Ocurre, sin embargo, que es esta una verdad a medias, por cuanto no existe un cálculo fiable, en clave de balanza de pagos, del impacto exterior de la corrupción. Sí lo hay, en cambio, sobre el coste de esta en términos de calidad de vida de los ciudadanos, lo que Alma Agustí llama en Agenda Pública el “coste social de la corrupción”: 40.000 millones de euros, según la Comisión Nacional de los Mercados y la Competencia (CNMC). Eso sin contar otros 48.000 millones negativos que supone, siempre según la CNMC, la falta de competencia, una forma más sutil de corrupción, herencia todavía no amortizada de la autocracia.

Deterioro institucional

Para concluir con las cuentas imposibles de la corrupción en España, deberíamos tener también en consideración la factura en euros de la inestabilidad política provocada por la desconfianza en las instituciones, y que deriva de las conductas corruptas. Así que, en lugar de afirmar tan rotundamente que el latrocinio de las tesorerías públicas no afecta al crecimiento, sería más honesto reconocer que lo que de verdad ocurre es que no hay demasiado interés por saber la verdad. Los casos Gürtel, Púnica o ERE, pueden ser el chocolate del loro en términos absolutos, pero pagan un peaje social y político, y por tanto también económico, incalculable.
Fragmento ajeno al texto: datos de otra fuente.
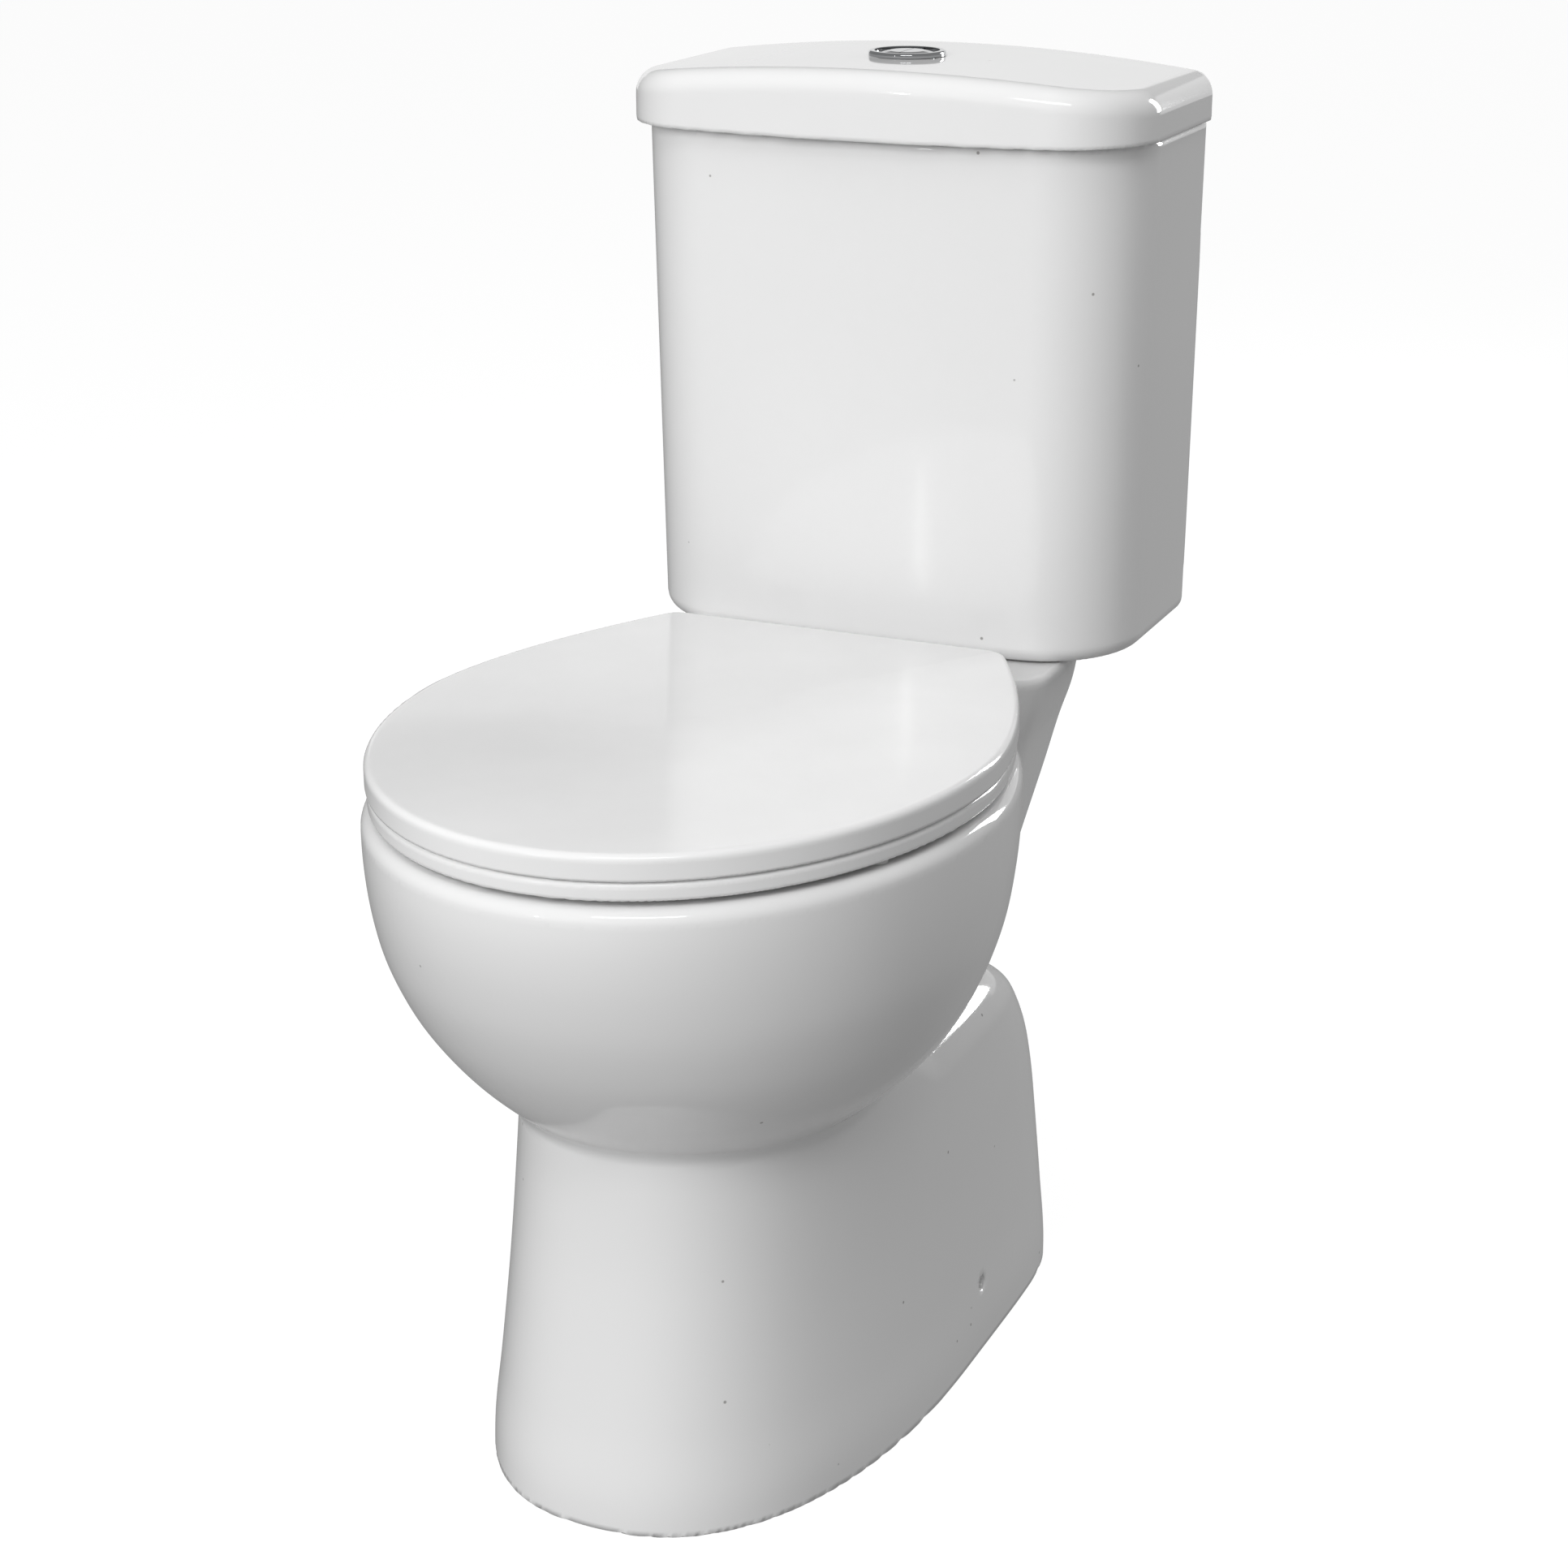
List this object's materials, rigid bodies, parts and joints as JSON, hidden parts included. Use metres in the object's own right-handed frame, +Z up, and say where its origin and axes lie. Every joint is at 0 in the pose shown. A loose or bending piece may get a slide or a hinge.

Si nos atenemos a la corrupción estrictamente política, aquella que tiene su origen en la creciente dificultad a la que se han enfrentado los aparatos de los partidos para sostener estructuras descomunales; o esa otra que nace del descubrimiento de que la política es el camino más corto hacia la prosperidad; si nos atenemos a una de estas variables, debiéramos concluir que estamos en el buen camino, que en España los mecanismos de control funcionan razonablemente, incluso que los excesos provocados por el afán justiciero de algunos son un tributo asumible para alcanzar aceptables niveles de limpieza. Pero la corrupción es más que eso; y la complacencia siempre viene acompañada de un aumento en los niveles de riesgo.

La declaración de Mariano Rajoy ante el tribunal de la Gürtel es una señal de normalidad democrática; pero no es más que eso, una tenue señal. Lo que es urgente es lograr que en España la corrupción deje de ser un factor determinante de empobrecimiento, de desigualdad, de desconfianza institucional. Y para ello, hay que esquivar el riesgo de tratar la corrupción de perfil bajo, de menor cuantía, como algo parecido al colesterol bueno, y empezar a considerar como tal prácticas ideadas para saquear impunemente los bolsillos de los ciudadanos, como las cláusulas suelo.

Cataluña

Iceta, el mediador

Desde el Gobierno se vienen cuidando desde hace tiempo determinadas relaciones con políticos catalanes que podrían jugar un importante papel tras el 1-O. Uno de ellos es Miquel Iceta, con quien la vicepresidenta Sáenz de Santamaría conversa con cierta asiduidad. Al primer secretario del PSC se le ve desde Madrid como una de las pocas personas que podrían jugar en el futuro un papel relevante de cara a reconstruir puentes con el Estado.